Dazed and confused? Not me. I’m just Lost in the Cheese Aisle.

Sunday, August 29, 2010


Today has been an Eggy Day here at Chez Elisson.

We started off with an intimate brunch for about twenty people, celebrating the impending Heinzification of She Who Must Be Obeyed. But the main driver for the festivities was the presence of Elder Daughter, who arrived Friday evening and who will be visiting until mid-week. Having both Elder Daughter and the Mistress of Sarcasm together in the same town is, alas, an all-too-rare treat these days, so we wanted to make the most of it.

One of the dishes we served this morning was a honking big Chicken Sausage Frittata (recipe here), a concoction of eggs, onions, bell peppers, chicken sausage, and sweet potatoes. I used some chicken andouille sausage the Missus had found at Costco; the results were tasty and crowd-pleasing. Healthy, too!

A frittata, of course, is naught but an Italian-style omelette, one in which the ingredients are dispersed through the Egg-Matrix rather than simply enveloped. You’d be hard-pressed to find a more satisfying breakfast or brunch dish. Of course, the pitcher of Bloody Marys the Missus threw together didn’t hurt anybody’s opinion of the food, either.

Tomatoes and Feta
No, this is not a frittata. It’s a couple of sliced yellow tomatoes, along with some Greek feta, olive oil, and a dusting of dried capers, olives, and oregano.

Fast forward to evening, following the triumphant return of the ladyfolk from their shopping expeditions. Now: what to eat?

We still had a pile of eggs left over from the morning. Why, we could have yet another frittata... but this time I turned eastward for inspiration. Okonomiyaki!

It was only a week ago that She Who Must Be Obeyed and I had learned how to make okonomiyaki, a dish that many call a Japanese pancake or pizza, but which really bears more resemblance to a frittata... or even a big-ass latke. And perhaps a latke is the closest Western equivalent, in that a latke contains both egg and flour (or matzoh meal) along with some sort of vegetable. Instead of potatoes or zucchini, however, okonomiyaki substitutes Napa cabbage and pickled ginger. And I don’t know of too many latkes that contain fried tempura batter, shaved bonito flakes, shiro dashi, seaweed, and the Infamous Spooge-Tater.

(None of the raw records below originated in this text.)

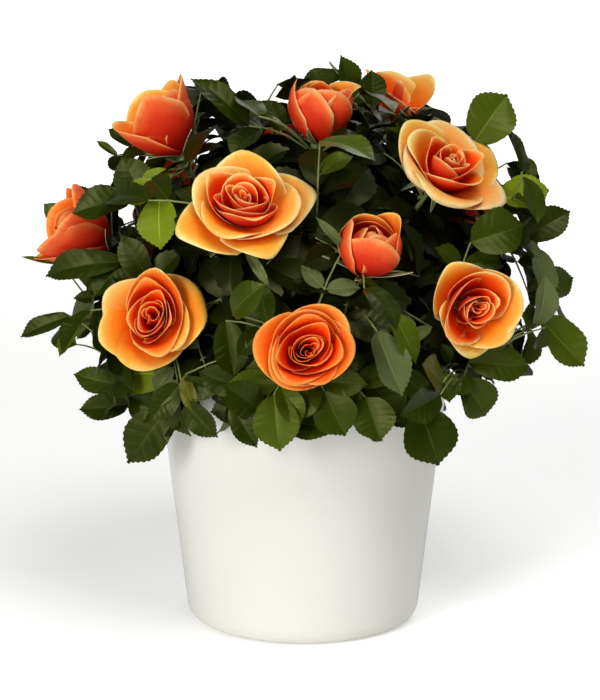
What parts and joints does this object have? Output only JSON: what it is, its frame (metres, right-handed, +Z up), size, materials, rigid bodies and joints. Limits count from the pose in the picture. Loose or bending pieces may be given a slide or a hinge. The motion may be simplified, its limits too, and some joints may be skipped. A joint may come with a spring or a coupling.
{
  "type": "potted rose bush",
  "caption": "Small patio rose bush with open orange and yellow blooms and buds above dark toothed leaves, planted in a plain white tapered round pot.",
  "frame": {"origin": "middle of the pot's flat underside", "axes": "+Z up along the pot's axis, -Y towards the side with the large open bloom, +X to that side's right"},
  "size_m": [0.2825, 0.2493, 0.2896],
  "materials": {
    "glazed_pot": "smooth warm-white glaze with a soft gloss",
    "compost": "dark moist potting compost, crumbly and matte",
    "bark": "green young bark with thorns, browner and rougher at the foot",
    "foliage": "semi-gloss dark green leaflets with paler veins, on thin green stalks",
    "petals": "velvety petals, orange-red at the base, golden yellow to cream at the lips"
  },
  "bodies": {
    "root": {"pot": "glazed_pot", "soil": "compost", "main_stem": "bark", "cane_left_high": "bark", "cane_left_low": "bark", "cane_centre": "bark", "cane_front": "bark", "cane_right_low": "bark", "cane_right_high": "bark", "cane_top": "bark", "cane_rear_left": "bark", "cane_rear": "bark", "cane_rear_right": "bark", "foliage_left_high": "foliage", "foliage_left_low": "foliage", "foliage_centre": "foliage", "foliage_front": "foliage", "foliage_right_low": "foliage", "foliage_right_high": "foliage", "foliage_top": "foliage", "foliage_rear_left": "foliage", "foliage_rear": "foliage", "foliage_rear_right": "foliage"}
  },
  "joints": []
}
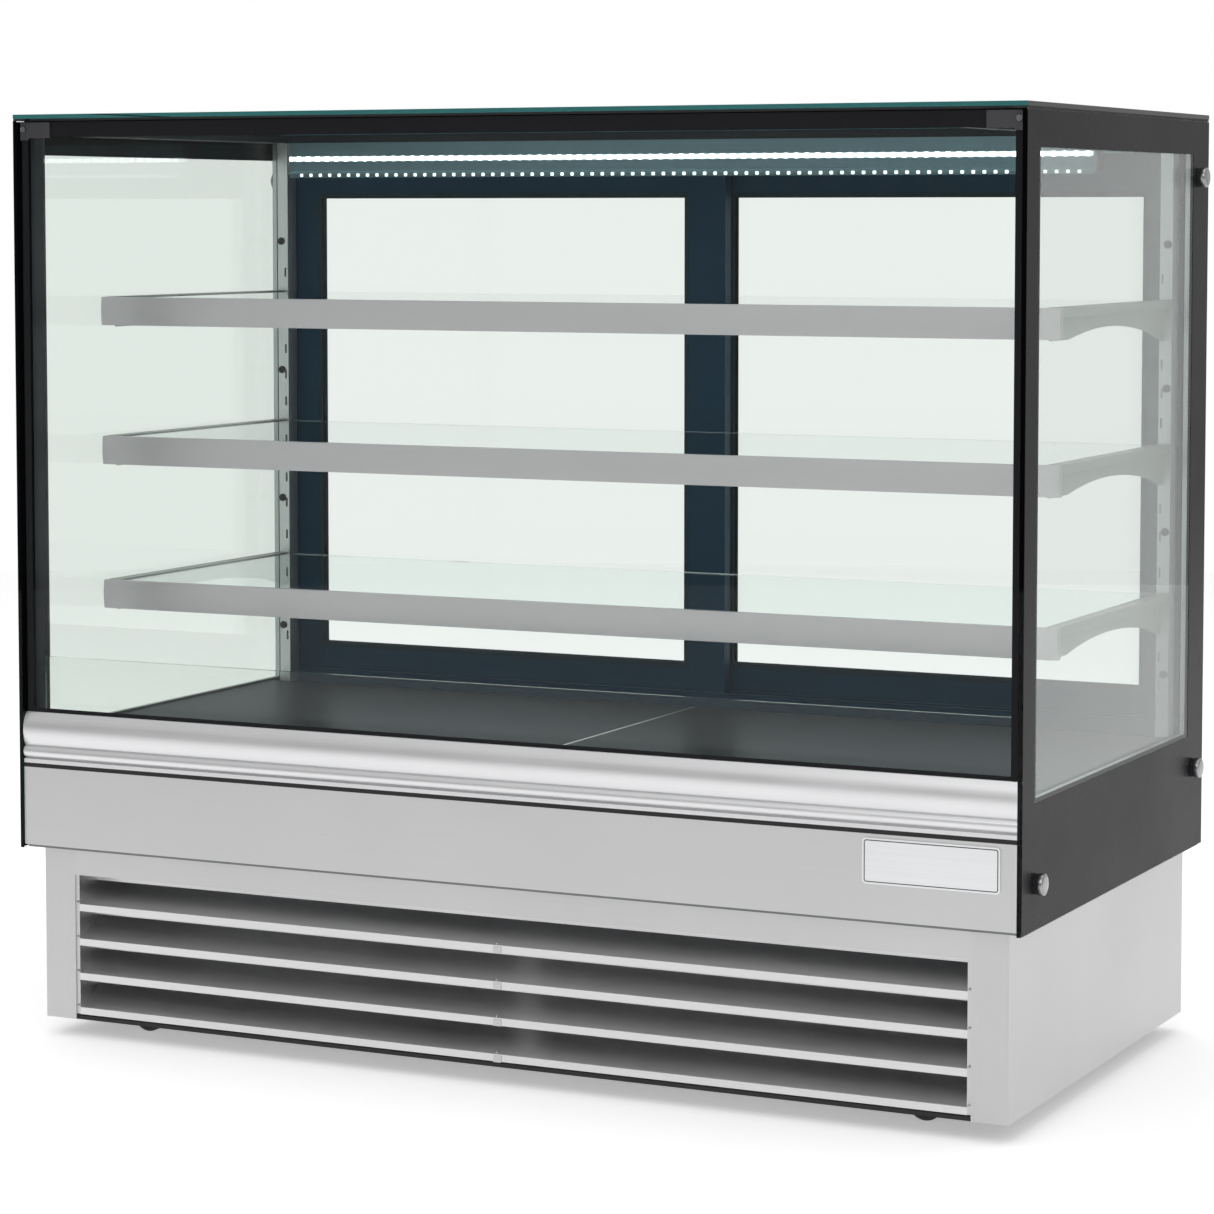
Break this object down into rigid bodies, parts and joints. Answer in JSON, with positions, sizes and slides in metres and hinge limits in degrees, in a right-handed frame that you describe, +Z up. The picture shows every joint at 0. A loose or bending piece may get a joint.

That’d be nagaimo, the Japanese mountain yam. It looks like the bastard child of a sweet potato and a tree branch, but any resemblance between the nagaimo and these, its putative parents, ends as soon as you start grating it. What you get is a white, goopy substance that could make a healthy living as a stand-in on a porn film set. Thank Gawd it gets “lost in the sauce,” as it were, once you mix it in with all the other ingredients.

Once the batter is all mixed together, it’s a fairly simple matter of throwing it on a well-oiled griddle and flipping it over to brown both sides. To serve it, I gave it a liberal squirt of okonomiyaki sauce, then a liberal dusting of dried fish shavings (hanakatsuo) and powdered seaweed (aonori), omitting the optional Japanese mayonnaise that contributes calories and MSG (but not much else). As added entertainment, the delicate hanakatsuo flakes wave and dance in the steamy vapors emitted by the freshly-cooked dish.

Erison-no Okonomiyaki, my version of a favorite dish from Osaka and Hiroshima.

I am happy to report that my first attempt at making this semi-exotic Eggy Latke of the Rising Sun was a complete success. The girls - all three of ’em - devoured it happily... and it tasted every bit as good as the one Taka-san made last week.